Myofascial Pain Q & A
What is Myofascial Pain Syndrome?
Myofascial pain syndrome is a term used to describe chronic pain in your muscles and other soft tissues. The condition can cause pain in just one area of your body or be widespread. It’s even possible to feel pain in an area removed from the actual source of the discomfort, a situation known as referred pain.
Symptoms of myofascial pain syndrome include:
- Aching, deep muscle pain
- Pain that persists over time or worsens
- Sleep disruptions due to muscle pain
- Tender knots in your muscle tissue
Occasional muscle pain is usually nothing to be concerned about, but when pain persists over time you should come in for a thorough diagnostic exam.
What Causes Myofascial Pain Syndrome?
Myofascial pain syndrome occurs when areas of your muscle fibers become tight and overly sensitive. These knots are called trigger points and they can easily become irritated.
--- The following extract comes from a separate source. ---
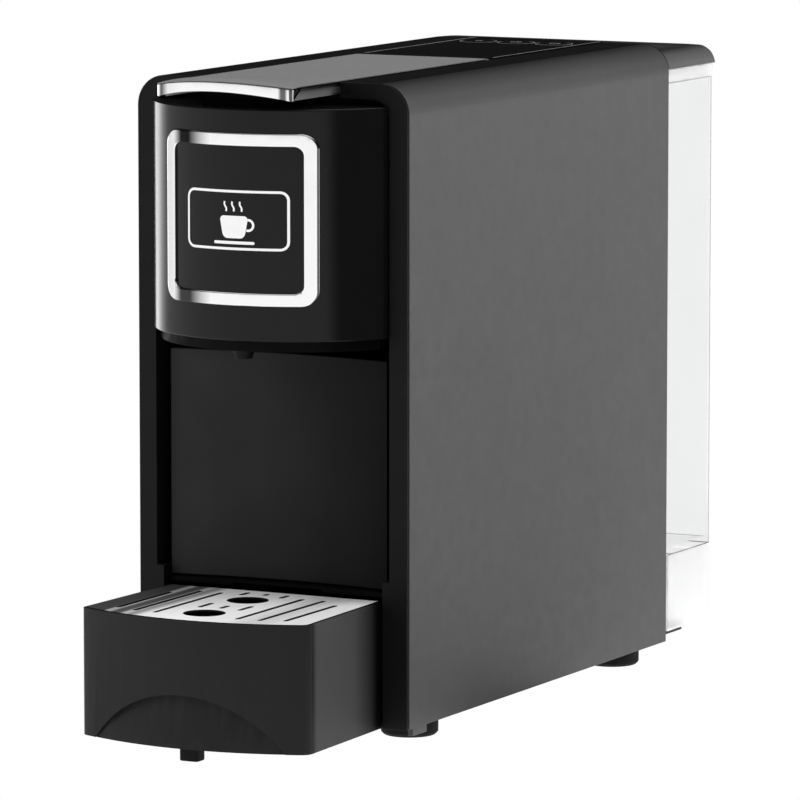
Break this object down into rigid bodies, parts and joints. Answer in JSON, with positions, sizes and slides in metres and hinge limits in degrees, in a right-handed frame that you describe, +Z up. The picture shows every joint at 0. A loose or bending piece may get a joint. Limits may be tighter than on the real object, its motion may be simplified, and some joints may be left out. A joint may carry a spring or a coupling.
{
  "type": "pod coffee machine",
  "caption": "Slim pod coffee machine with lever-driven brew cage, lifting rear water tank, drip tray, pod bin and three keys.",
  "frame": {"origin": "centre of the bounding box in X and Y, on the surface it stands on", "axes": "+Z up, +Y from the front towards the tank, +X to the right as seen from the front"},
  "size_m": [0.115, 0.3506, 0.2535],
  "materials": {
    "black_plastic": "satin moulded plastic",
    "black_gloss": "polished moulded plastic",
    "grey_plastic": "fine satin paint",
    "lever_grey": "satin",
    "bright_chrome": "bright",
    "brushed_steel": "brushed",
    "steel_pins": "ground",
    "gear_steel": "machined",
    "cage_aluminium": "cast",
    "inner_plastic": "moulded, glass-filled",
    "pale_plastic": "moulded",
    "circuit_board": "lacquered",
    "hose_silicone": "silicone",
    "foot_rubber": "matt",
    "clear_plastic": "clear"
  },
  "bodies": {
    "machine": {"base_plate": "black_plastic", "feet": "foot_rubber", "front_frame": "black_plastic", "side_panel_right": "grey_plastic", "side_panel_left": "grey_plastic", "top_deck": "black_plastic", "rear_cover": "black_plastic", "control_panel": "black_gloss", "panel_board": "circuit_board", "head_cover": "black_gloss", "head_ring": "bright_chrome", "outlet_collar": "black_plastic", "coffee_spout": "black_plastic", "bin_housing": "black_plastic", "lever_pin": "steel_pins", "idler_pin": "steel_pins", "pod_chute": "black_plastic", "brew_frame": "inner_plastic", "extraction_plate": "brushed_steel", "pump": "pale_plastic", "pump_mounts": "foot_rubber", "heater": "cage_aluminium", "flow_meter": "pale_plastic", "control_board": "circuit_board", "water_hoses": "hose_silicone", "inlet_hose": "hose_silicone", "cord_gland": "foot_rubber", "tank_seat": "black_plastic", "base_screws": "steel_pins"},
    "lever": {"lever_plate": "lever_grey", "lever_trim": "bright_chrome", "lever_body": "grey_plastic", "sector_gear": "gear_steel"},
    "idler": {"idler_gear": "gear_steel"},
    "cage": {"pod_cage": "cage_aluminium", "pod_rack": "inner_plastic"},
    "tray": {"drip_tray": "black_plastic", "tray_foot": "foot_rubber"},
    "grid": {"drip_grid": "brushed_steel"},
    "bin": {"pod_bin": "black_plastic"},
    "tank": {"water_tank": "clear_plastic", "tank_valve": "inner_plastic", "valve_spring": "steel_pins", "lid_pin": "steel_pins"},
    "lid": {"tank_lid": "black_plastic"},
    "key_small_cup": {"button_small_cup": "black_gloss"},
    "key_power": {"button_power": "black_gloss"},
    "key_large_cup": {"button_large_cup": "black_gloss"}
  },
  "joints": [
    {"name": "lever_hinge", "type": "hinge", "parent": "machine", "child": "lever", "pos_m": [0, 0.0207, 0.2455], "axis": [-1, 0, 0], "range_deg": [0, 85]},
    {"name": "idler_spin", "type": "hinge", "parent": "machine", "child": "idler", "pos_m": [0, 0.0207, 0.21625], "axis": [1, 0, 0], "range_deg": [0, 192]},
    {"name": "cage_slide", "type": "slide", "parent": "machine", "child": "cage", "axis": [0, 1, 0], "range_m": [0, 0.0302], "deforming": ["inlet_hose"]},
    {"name": "tray_slide", "type": "slide", "parent": "machine", "child": "tray", "axis": [0, -1, 0], "range_m": [0, 0.075]},
    {"name": "grid_lift", "type": "slide", "parent": "tray", "child": "grid", "axis": [0, 0, 1], "range_m": [0, 0.06]},
    {"name": "bin_slide", "type": "slide", "parent": "machine", "child": "bin", "axis": [0, -1, 0], "range_m": [0, 0.26]},
    {"name": "tank_lift", "type": "slide", "parent": "machine", "child": "tank", "axis": [0, 0, 1], "range_m": [0, 0.255]},
    {"name": "lid_hinge", "type": "hinge", "parent": "tank", "child": "lid", "pos_m": [0, 0.1731, 0.2401], "axis": [-1, 0, 0], "range_deg": [0, 105]},
    {"name": "small_cup_key", "type": "slide", "parent": "machine", "child": "key_small_cup", "axis": [0, 0, -1], "range_m": [0, 0.0012], "stiffness_N_per_m": 500},
    {"name": "power_key", "type": "slide", "parent": "machine", "child": "key_power", "axis": [0, 0, -1], "range_m": [0, 0.0012], "stiffness_N_per_m": 500},
    {"name": "large_cup_key", "type": "slide", "parent": "machine", "child": "key_large_cup", "axis": [0, 0, -1], "range_m": [0, 0.0012], "stiffness_N_per_m": 500}
  ],
  "couplings": [
    {"joint": "idler_spin", "follows": "lever_hinge", "ratio": 2.25},
    {"joint": "cage_slide", "follows": "lever_hinge", "m_per_rad": 0.02025}
  ]
}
These following conditions can cause trigger points to begin aching:
- Muscle injury
- Anxiety or stress
- Repetitive motions
- Certain medical conditions like stomach problems and a heart attack
- Injured intervertebral discs
- A period of immobility like using a sling for a broken arm
Don’t live with ongoing muscle pain when safe and effective treatments are available.
How is Myofascial Pain Syndrome Treated?
Of the many ways to address chronic muscle pain, medications can offer relief but carry a risk of side effects. Physical therapy can help loosen trigger points and improve your posture, which takes the pressure off your muscle tissues.
Ultrasound therapy can help improve circulation and deliver warmth to the painful area, which can speed your natural healing process. Dry needling techniques can help release trigger points and soothe tight knots of muscle tissue.
Trigger point injections can help by delivering a combination of a local anesthetic and a corticosteroid into the trigger point. This therapy inactivates the trigger point and brings swift pain relief. Multiple trigger points can be treated in just one brief session with your doctor.